The risk arises when readership is used specifically as a proxy to infer and target on political opinion or religious belief, which are both Article 9 special categories. A political party or campaign organisation using quality-title groupings as a proxy for Conservative or Liberal Democrat-leaning voters, or using popular-title groupings to target likely Labour voters, is processing data in a way that the Information Commissioner's Office (ICO) considers to engage special-category territory even if the input attribute is not special-category itself.
The ICO's guidance on political campaigning and data, updated in 2024, makes clear that inferential profiling from non-special-category attributes to reach special-category conclusions requires a higher standard of justification and should be accompanied by a Data Protection Impact Assessment. Commercial marketers selling products and services rather than political messages are unlikely to trigger this concern in practice. But any campaign using readership explicitly as a political or religious-values proxy should take specific advice before proceeding.

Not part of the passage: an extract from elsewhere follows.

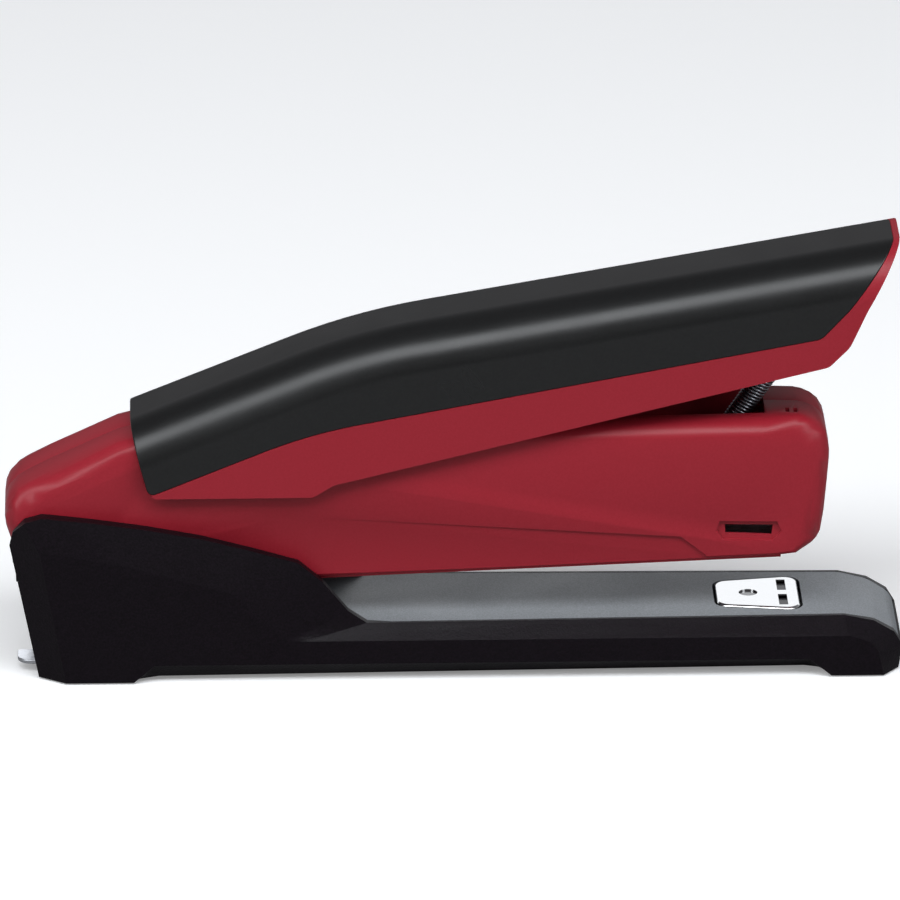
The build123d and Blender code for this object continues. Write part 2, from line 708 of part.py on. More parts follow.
def tube(x0, x1, w, outer, inner):
    """A round tube or rod along the track."""
    end = Plane(
        origin=TRACK.from_local_coords(Vector(x0, w, 0)), x_dir=(0, 1, 0), z_dir=TRACK.x_dir
    )
    with BuildSketch(end) as ring:
        Circle(outer)
        if inner:
            Circle(inner, mode=Mode.SUBTRACT)
    extrude(ring.sketch, amount=x1 - x0)


with BuildPart() as pusher_rod:
    tube(RAIL_REAR - 1.2, RAIL_FRONT - 2.1, ROD_W, ROD_R, 0)
finish(pusher_rod, "pusher_rod")

PUSHER_LEN = 8.0
PUSHER_FRONT = RAIL_FRONT - STRIP - 0.1
PUSHER_REAR = PUSHER_FRONT - PUSHER_LEN
with BuildPart() as staple_pusher:
    box(PUSHER_REAR, PUSHER_FRONT, WEB_TOP + 0.2, CEILING - 0.2, CHANNEL_IN - 0.25, TRACK)
    over_rail = (RAIL_TOP + 0.15, RAIL_HALF + 0.15)
    box(PUSHER_REAR - 1, PUSHER_FRONT + 1, 0, *over_rail, TRACK, Mode.SUBTRACT)
    box(PUSHER_REAR, PUSHER_FRONT, RAIL_TOP - 1.2, RAIL_TOP + 0.5, SLOT_HALF - 0.2, TRACK)
    in_rail = (WEB_TOP + 0.2, RAIL_TOP - SHEET - 0.15, RAIL_IN - 0.2)
    box(PUSHER_REAR, PUSHER_FRONT, *in_rail, TRACK)
    with Locations(TRACK.location):
        with Locations(Location((PUSHER_FRONT - PUSHER_LEN / 2, ROD_W, 0), (0, 90, 0))):
            Cylinder(ROD_R + 0.08, PUSHER_LEN + 2, mode=Mode.SUBTRACT)
finish(staple_pusher, "staple_pusher")

with BuildPart() as pusher_spring:
    tube(RAIL_REAR + 3.2, PUSHER_REAR - 0.2, ROD_W, ROD_R + 0.9, ROD_R + 0.25)
finish(pusher_spring, "pusher_spring")

with BuildPart() as latch_pin:
    cross_pin(LATCH_X, LATCH_W, 0.8, 5.7, TRACK)
finish(latch_pin, "latch_pin")

with BuildPart() as track_latch:
    latch_side = [
        (PULL_REAR - 0.6, 4.0),
        (LATCH_X + 3.4, 3.6),
        (LATCH_X + 4.4, 5.0),
        (LATCH_X + 4.4, 7.3),
        (LATCH_X + 3.0, 7.3),
        (LATCH_X + 2.0, 6.0),
        (PULL_REAR - 0.6, 6.2),
    ]
    block(outline(latch_side, TRACK), 4.0)
    cross_pin(LATCH_X, LATCH_W, 0.86, 6, TRACK, Mode.SUBTRACT)
finish(track_latch, "track_latch")

# ---------------------------------------------------------------- Springs

COIL = 0.6
LEG_X, LEG_Z = cos(radians(46.4)), sin(radians(46.4))  # way the leg runs, forward and down
with BuildPart() as body_lift_spring:
    for side in (-1, 1):
        with BuildSketch(SIDE.offset(-side * (SPRING_SLOT[0] + 0.1))) as ring:
            with Locations((HINGE_X, HINGE_Z)):
                Circle(PIN_R + 0.3 + COIL)
                Circle(PIN_R + 0.3, mode=Mode.SUBTRACT)
        extrude(ring.sketch, amount=2.8, dir=(0, side, 0))
        # Straight leg down to the base's floor, square to the coil
        near, far = PIN_R + 0.35, PIN_R + 0.35 + COIL
        drop = (HINGE_Z - FLOOR_Z - 2.2) / LEG_Z
        leg = [
            (HINGE_X - LEG_Z * near, HINGE_Z - LEG_X * near),
            (HINGE_X - LEG_Z * near + LEG_X * drop, HINGE_Z - LEG_X * near - LEG_Z * drop),
            (HINGE_X - LEG_Z * far + LEG_X * drop, HINGE_Z - LEG_X * far - LEG_Z * drop),
            (HINGE_X - LEG_Z * far, HINGE_Z - LEG_X * far),
        ]
        leg_plane = SIDE.offset(-side * (SPRING_SLOT[0] + 0.3))
        extrude(outline(leg, leg_plane), amount=COIL, dir=(0, side, 0))
finish(body_lift_spring, "body_lift_spring")

COIL_FOOT = (STRIKE - 15.2, 50.5)
COIL_LEAN = 55.0
COIL_LEN = 37.0
COIL_R = 2.5
with BuildPart() as handle_return_spring:
    lean = (cos(radians(COIL_LEAN)), 0, sin(radians(COIL_LEAN)))
    foot = Plane(origin=(COIL_FOOT[0], 0, COIL_FOOT[1]), x_dir=(0, 1, 0), z_dir=lean)
    with BuildSketch(foot) as ring:
        Circle(COIL_R)
        Circle(COIL_R - COIL, mode=Mode.SUBTRACT)
    extrude(ring.sketch, amount=COIL_LEN)
finish(handle_return_spring, "handle_return_spring")

# ---------------------------------------------------------------- Handle

REAR_SLOPE = tan(radians(21.9))
FRONT_SLOPE = tan(radians(9.8))
BEND_X, BEND_Z = -22.0, 78.3
BEND_R = 150.0
TIP_X, HEEL_X = STRIKE + 22.6, -71.9
RIM = 1.3  # how far the red rim stands in front of the cover
TOP_EDGE_R = 10.5
CORE_EDGE_R = TOP_EDGE_R - COVER_WALL - SEAT_GAP
HOLLOW_EDGE_R = CORE_EDGE_R - 2.0  # tighter, so that the body's shoulders clear it
SKIN = 1.8  # the cover's thickness on top
SHELL_TOP = 1.6  # the frame's thickness on top


def on_top(x, drop=0.0):
    """A point at x on the handle's top line, lowered by drop."""
    slope = FRONT_SLOPE if x > BEND_X else REAR_SLOPE
    return (x, BEND_Z + slope * (x - BEND_X) - drop)


# The cover's side outline: tip, bend, heel, rear corner, lower bend, front corner
COVER_SIDE = [
    on_top(TIP_X),
    on_top(BEND_X),
    on_top(HEEL_X),
    (-67.9, 43.1),
    (-32.1, 57.6),
    (STRIKE + 6.3, 78.6),
    (STRIKE + 12.6, 85.4),
]
COVER_RADII = [0, BEND_R, 0, 1.5, 110.0, 3.0, 20.0]
# The whole handle's side outline: the cover's top, the red rim at the front and the skirt below
FRAME_SIDE = [
    on_top(TIP_X + RIM),
    on_top(BEND_X),
    on_top(HEEL_X + 0.5),
    (-67.0, 42.7),
    (-31.5, 42.7),
    (-27.0, 45.5),
    (STRIKE + 8.0, 72.1),
    (STRIKE + 12.6, 76.7),
    (STRIKE + 16.4, 85.1),
]
FRAME_RADII = [0, BEND_R, 0, 1.2, 3.0, 3.0, 3.0, 6.0, 30.0]


def top_edges(solid):
    """The edges along both sides of the top."""
    return [
        edge
        for edge in solid.edges().filter_by(lambda e: abs((e @ 1).Y - (e @ 0).Y) < 1 and e.length > 15)
        if (edge @ 0.5).Z > on_top((edge @ 0.5).X, 5.0)[1]
    ]


def top_block(points, radii, half, edge_radius):
    """The side outline extruded to half on each side, with its two long top edges rounded."""
    with BuildPart() as solid:
        block(rounded(points, radii), half)
        fillet(top_edges(solid), radius=edge_radius)
    return solid.part


cover_hollow = top_block(
    [on_top(STRIKE + 60, SKIN), on_top(BEND_X, SKIN), on_top(-90, SKIN), (-90, 20), (STRIKE + 60, 20)],
    [0, BEND_R, 0, 0, 0],
    COVER_IN,
    TOP_EDGE_R - COVER_WALL,
)
with BuildPart() as handle_cover:
    add(top_block(COVER_SIDE, COVER_RADII, HANDLE_HALF, TOP_EDGE_R))
    add(cover_hollow, mode=Mode.SUBTRACT)
finish(handle_cover, "handle_cover")

# What lies under the cover is set in from its walls
CORE_SIDE = [
    on_top(TIP_X - 0.5, SKIN + SEAT_GAP),
    on_top(BEND_X, SKIN + SEAT_GAP),
    on_top(-69.6, SKIN + SEAT_GAP),
    (-66.4, 43.6),
    (-31.3, 43.6),
    (-27.2, 46.3),
    (STRIKE + 7.6, 73.0),
    (STRIKE + 11.8, 77.2),
    (STRIKE + 15.6, 85.4),
]
HOLLOW_TOP = SKIN + SEAT_GAP + SHELL_TOP
FRAME_TOP_REAR = -56.0  # behind this the frame is only its two side walls
HOLLOW_SIDE = [
    on_top(TIP_X - 5.6, HOLLOW_TOP),
    on_top(BEND_X, HOLLOW_TOP),
    on_top(-85, HOLLOW_TOP),
    (-85, 25),
    (STRIKE + 7.4, 25),
    (STRIKE + 7.6, 72.6),
    (STRIKE + 10.0, 77.6),
    (STRIKE + 13.9, 86.0),
]
with BuildPart() as handle_frame:
    # Rim and skirt, flush with the cover's sides
    add(top_block(FRAME_SIDE, FRAME_RADII, HANDLE_HALF, TOP_EDGE_R))
    block(rounded(COVER_SIDE, COVER_RADII), HANDLE_HALF + 4, Mode.SUBTRACT)
    add(top_block(CORE_SIDE, [0, BEND_R] + [0] * 7, FRAME_OUT, CORE_EDGE_R))
    add(top_block(HOLLOW_SIDE, [0, BEND_R] + [0] * 6, FRAME_IN, HOLLOW_EDGE_R), mode=Mode.SUBTRACT)
    box(-90, FRAME_TOP_REAR, 50, 80, FRAME_IN, mode=Mode.SUBTRACT)
    cross_pin(KNEE_X, KNEE_Z, PIN_R + SEAT_GAP / 2, FRAME_OUT + 0.01, mode=Mode.SUBTRACT)
finish(handle_frame, "handle_frame")

PRESS_X = -1.0
PRESS_LOW = 56.6
with BuildPart() as handle_presser:
    presser_side = [
        on_top(PRESS_X - 5, HOLLOW_TOP + SEAT_GAP),
        (PRESS_X - 3.6, PRESS_LOW),
        (PRESS_X + 3.6, PRESS_LOW),
        on_top(PRESS_X + 5, HOLLOW_TOP + SEAT_GAP),
    ]
    block(rounded(presser_side, [0, 3.0, 3.0, 0]), 4.0)
finish(handle_presser, "handle_presser")
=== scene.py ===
# %% [markdown]
# # A desktop stapler
# The stapler was drawn first as an engineering model: a base with two wings, a red body that
# swings between them, a long handle over it, and the staples' steel track inside. Each piece
# of that model is already in its place here, in metres, and moves with its own body. This
# file gives every piece its finish, softens the edges that a mould leaves soft, and makes the
# springs and staples that the engineering model keeps plain.

# %% Load the engineering model
import json
from math import cos, pi, radians, sin

import bmesh
import bpy
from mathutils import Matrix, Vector

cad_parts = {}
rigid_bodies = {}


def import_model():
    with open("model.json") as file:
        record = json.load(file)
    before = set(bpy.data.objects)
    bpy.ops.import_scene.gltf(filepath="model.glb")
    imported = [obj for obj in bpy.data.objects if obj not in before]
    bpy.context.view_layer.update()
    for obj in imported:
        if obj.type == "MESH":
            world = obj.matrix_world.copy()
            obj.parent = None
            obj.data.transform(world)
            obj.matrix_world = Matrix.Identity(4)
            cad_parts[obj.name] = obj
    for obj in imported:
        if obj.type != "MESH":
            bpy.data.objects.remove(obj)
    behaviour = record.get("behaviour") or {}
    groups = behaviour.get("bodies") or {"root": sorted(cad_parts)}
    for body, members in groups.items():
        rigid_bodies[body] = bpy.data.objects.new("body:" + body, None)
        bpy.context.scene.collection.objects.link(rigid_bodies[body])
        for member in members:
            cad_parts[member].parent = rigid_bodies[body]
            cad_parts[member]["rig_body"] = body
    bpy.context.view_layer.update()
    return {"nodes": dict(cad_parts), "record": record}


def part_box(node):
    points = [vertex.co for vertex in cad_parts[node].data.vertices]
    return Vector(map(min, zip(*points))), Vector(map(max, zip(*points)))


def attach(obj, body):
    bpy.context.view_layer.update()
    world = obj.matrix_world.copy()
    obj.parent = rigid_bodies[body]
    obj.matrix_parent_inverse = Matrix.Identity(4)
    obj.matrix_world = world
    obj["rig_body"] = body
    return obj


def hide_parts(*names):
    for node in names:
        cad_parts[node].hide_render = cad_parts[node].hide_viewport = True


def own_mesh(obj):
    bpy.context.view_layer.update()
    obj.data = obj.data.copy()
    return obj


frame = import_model()
NODES = frame["nodes"]
SLOT_OF = {part["node"]: part["material_slot"] for part in frame["record"]["subparts"]}

# %% [markdown]
# ## Three small habits
# An operator acts on everything that is selected, so each step starts by selecting only its
# own piece. A new piece is modelled where it is easiest and then settled, which writes its
# place and turn into its mesh. `millimetres` lets the sizes below be written as a maker reads
# them.

# %% Selecting and measuring
MM_PER_METRE = 1000.0


def millimetres(value):
    return value / MM_PER_METRE


def pick(*pieces):
    """Selects only these pieces, the last one active."""
    bpy.ops.object.select_all(action="DESELECT")
    for piece in pieces:
        piece.select_set(True)
    bpy.context.view_layer.objects.active = pieces[-1]


def settle(piece):
    """Moves the piece's place and turn into its mesh, so that its object sits at the origin."""
    pick(piece)
    bpy.ops.object.transform_apply(location=True, rotation=True, scale=True)


# %% [markdown]
# ## Shared effects
# Three effects come back in several finishes. Each could be drawn anew in every material, but
# a node group holds it once and takes its own size in each place. `moulded grain` is the tiny
# pitted texture that a mould's steel leaves on plastic. `handled surface` is the slow change
# of gloss that fingers and time leave. `drawn metal` is the fine lengthwise streak of rolled
# sheet and drawn wire. All of them read Object coordinates, so a pattern stays on its piece.


# %% Helpers for effects
def effect(name, label, size, outputs):
    """A node group with one input, a size in mm, and float outputs."""
    group = bpy.data.node_groups.new(name, "ShaderNodeTree")
    socket = group.interface.new_socket(label, in_out="INPUT", socket_type="NodeSocketFloat")
    socket.default_value = size
    for output in outputs:
        group.interface.new_socket(output, in_out="OUTPUT", socket_type="NodeSocketFloat")
    start = group.nodes.new("NodeGroupInput")
    end = group.nodes.new("NodeGroupOutput")
    return group, start.outputs[label], end.inputs


def ramp(nodes, low, high, to_low=0.0, to_high=1.0):
    """A Map Range node from low..high to to_low..to_high."""
    node = nodes.new("ShaderNodeMapRange")
    node.inputs["From Min"].default_value = low
    node.inputs["From Max"].default_value = high
    node.inputs["To Min"].default_value = to_low
    node.inputs["To Max"].default_value = to_high
    return node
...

GDPR note: readership as political proxy
Using newspaper readership to infer political opinion for targeting purposes engages UK GDPR Article 9 even though readership itself is not special-category data. The ICO expects a DPIA and explicit justification for campaigns that make this link explicitly. Commercial campaigns using readership as a demographic proxy for income, age, or lifestyle are not affected by this concern.
The fully opt-in nature of the SortedIQ consumer file means every readership record was declared voluntarily and accompanied by consent for third-party marketing. That is the correct starting position for PECR-compliant direct marketing. Buyers still carry their own obligation to assess the use they are making of the data, particularly where inferred attributes are part of the targeting logic.